|A new genus of polychaete worm (Family Orbiniidae) from methane seeps in the Gulf of Mexico, with a review of the systematics and phylogenetic interrelationships of the genera of Orbiniidae|
Blake, J.A. (2000). A new genus of polychaete worm (Family Orbiniidae) from methane seeps in the Gulf of Mexico, with a review of the systematics and phylogenetic interrelationships of the genera of Orbiniidae. Cah. Biol. Mar. 41(4): 435-449
In: Cahiers de Biologie Marine. Station Biologique de Roscoff: Paris. ISSN 0007-9723, more
An abundant polychaete Methanoaricia dendrobranchiata gen. nov. et sp. nov., found in association with methane seeps (>500 m) in the Gulf of Mexico, has affiliations with the family Orbiniidae. These seepworms are large, up to 15 cm long, 7-9 mm wide anteriorly, with hundreds of crowded segments. Distinct body regions are absent.
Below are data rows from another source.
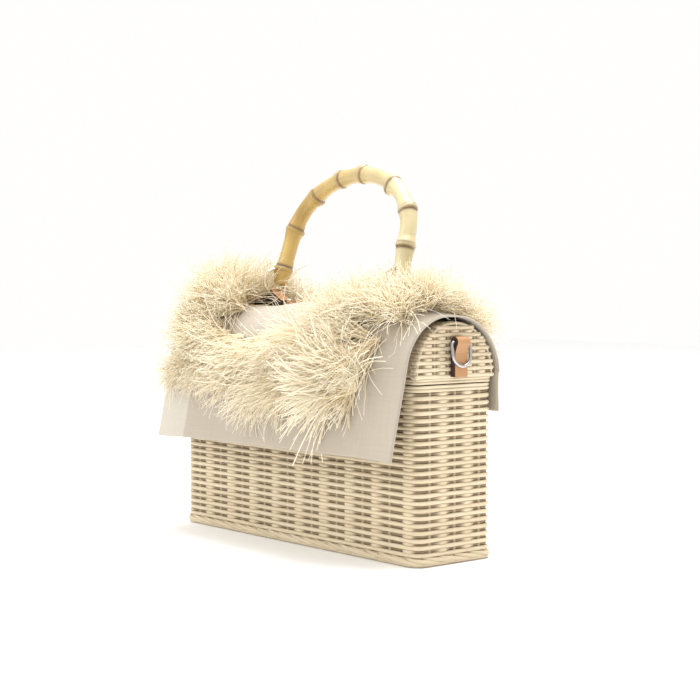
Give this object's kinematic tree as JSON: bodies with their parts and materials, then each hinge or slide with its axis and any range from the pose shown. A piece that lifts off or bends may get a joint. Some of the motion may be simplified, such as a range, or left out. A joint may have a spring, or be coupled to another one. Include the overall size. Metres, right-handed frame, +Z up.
{
  "type": "woven box bag",
  "caption": "Woven reed box bag with a hinged half-round lid, a fringed linen cover over the lid and a bamboo-root top handle on rings.",
  "frame": {"origin": "centre of the underside of the base, on the surface that the bag stands on", "axes": "+X along the bag's length to its right end, +Y to the back where the lid is hinged, +Z up"},
  "size_m": [0.2792, 0.1234, 0.2691],
  "materials": {
    "reed": "natural peeled reed, satin",
    "pale_reed": "thicker peeled reed, satin",
    "batten": "bare wood",
    "linen": "undyed plain-weave linen, stiffened",
    "lining": "plain cotton",
    "raffia": "natural raffia strands, slightly shiny",
    "bamboo": "polished bamboo root",
    "leather": "tan leather with dark painted edges",
    "pale_metal": "polished pale gold plating",
    "silver_metal": "polished nickel plating"
  },
  "bodies": {
    "basket": {"basket_body": "reed", "basket_base": "reed", "foot_border": "pale_reed", "body_rim": "pale_reed", "body_lining": "lining", "hinge_loops": "pale_reed", "cover_back_skirt": "linen"},
    "lid": {"lid_shell": "reed", "lid_rim": "pale_reed", "lid_end_border_left": "pale_reed", "lid_end_border_right": "pale_reed", "lid_lining": "lining", "crown_batten": "batten", "cover": "linen", "fringe_front_upper": "raffia", "fringe_front_lower": "raffia", "fringe_left": "raffia", "fringe_right": "raffia", "fringe_back": "raffia", "handle_tab_left": "leather", "handle_tab_right": "leather", "tab_rivets": "pale_metal", "end_tab_left": "leather", "end_tab_right": "leather"},
    "handle": {"handle": "bamboo", "handle_ring_left": "pale_metal", "handle_ring_right": "pale_metal"},
    "end_ring_left": {"end_ring_left": "silver_metal"},
    "end_ring_right": {"end_ring_right": "silver_metal"}
  },
  "joints": [
    {"name": "lid_hinge", "type": "hinge", "parent": "basket", "child": "lid", "pos_m": [0, 0.0326, 0.1199], "axis": [-1, 0, 0], "range_deg": [0, 95]},
    {"name": "handle_swing", "type": "hinge", "parent": "lid", "child": "handle", "pos_m": [0, 0.003, 0.1845], "axis": [1, 0, 0], "range_deg": [-25, 98]},
    {"name": "left_ring_swing", "type": "hinge", "parent": "lid", "child": "end_ring_left", "pos_m": [-0.13605, 0, 0.1453], "axis": [0, 1, 0], "range_deg": [0, 140]},
    {"name": "right_ring_swing", "type": "hinge", "parent": "lid", "child": "end_ring_right", "pos_m": [0.13605, 0, 0.1453], "axis": [0, -1, 0], "range_deg": [0, 140]}
  ]
}
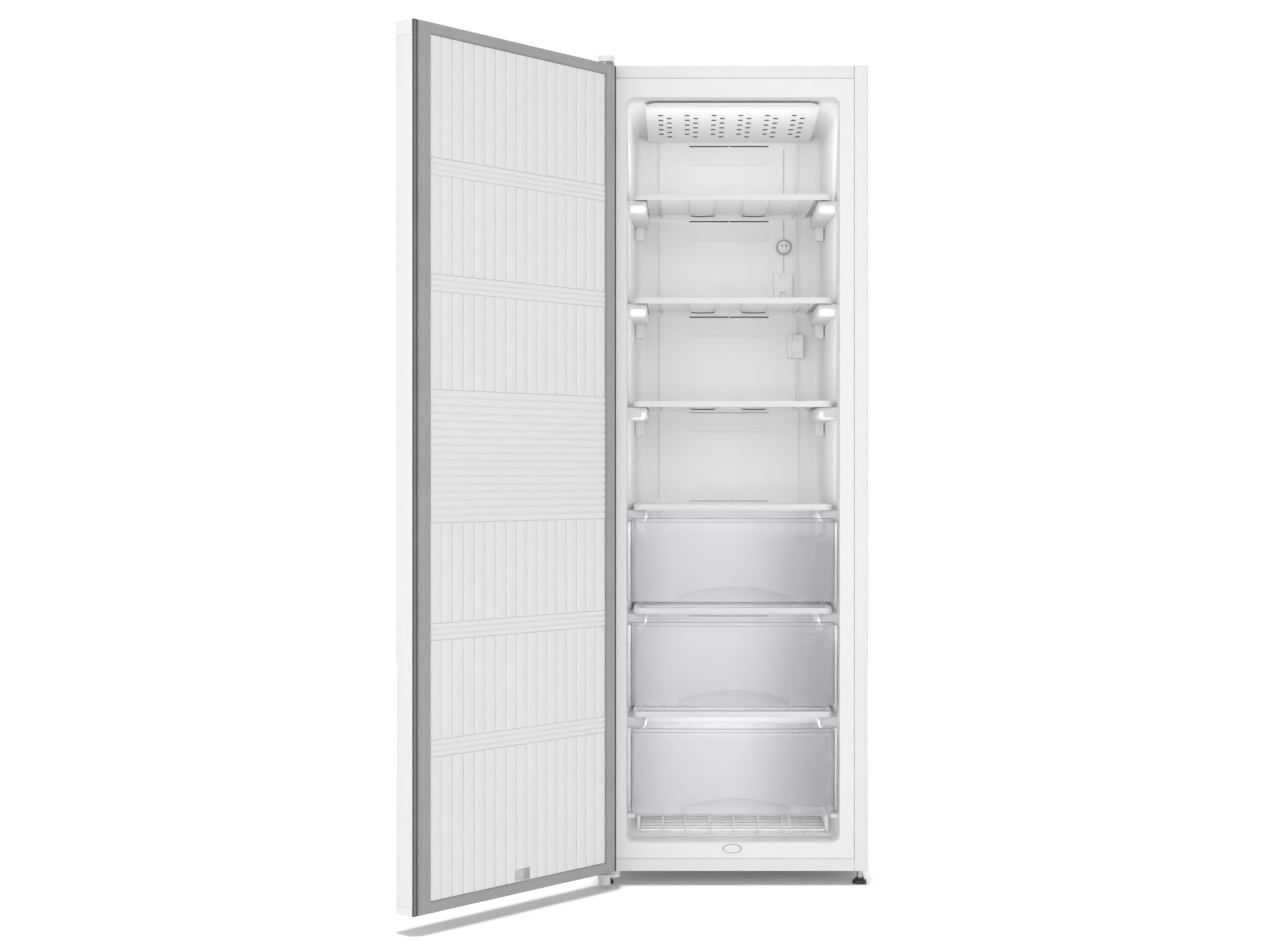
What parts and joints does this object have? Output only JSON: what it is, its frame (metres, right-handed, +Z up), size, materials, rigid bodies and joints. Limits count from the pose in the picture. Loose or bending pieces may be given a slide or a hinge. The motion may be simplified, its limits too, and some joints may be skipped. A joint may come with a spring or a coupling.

Branched branchiae extend over the entire body. The prostomium is narrow, elongate, directed ventrally, and bluntly rounded on the anterior margin. Eyes are absent; eversible nuchal papillae are present. The peristomium is reduced to a single, narrow achaetous ring. Parapodia bear long, laterally directed, cirriform noto- and neuropodial lamellae. Capillary chaetae have transverse rows of bristles. Narrow, pointed notopodial spines have a single subapical spur or secondary tooth. Neurochaetae of anterior chaetigers include a few threadlike capillaries, about 5 simple spines with weakly developed crenulations along their margins, and 3-4 emergent curved aciculae; spines are absent by the middle of the body. The pygidium has a terminal anus surrounded by several long, tapering cirri. The chaetal and branchial structure of these worms allies them most closely to the Orbiniidae despite the lack of distinct body regions. In order to understand the relationship of the seepworm with other orbiniid genera, a phylogenetic (cladistic) analysis was performed. The results of this analysis suggests that the current classification of orbiniid genera into subfamilies is not appropriate and a new classification is proposed that is based on increasing modification of body structure and chaetae. Two clades or subfamilies of Orbiniidae are proposed using these characters rather than the traditional peristomial ring structure. The seepworm appears to be a separate and distinct sister taxon.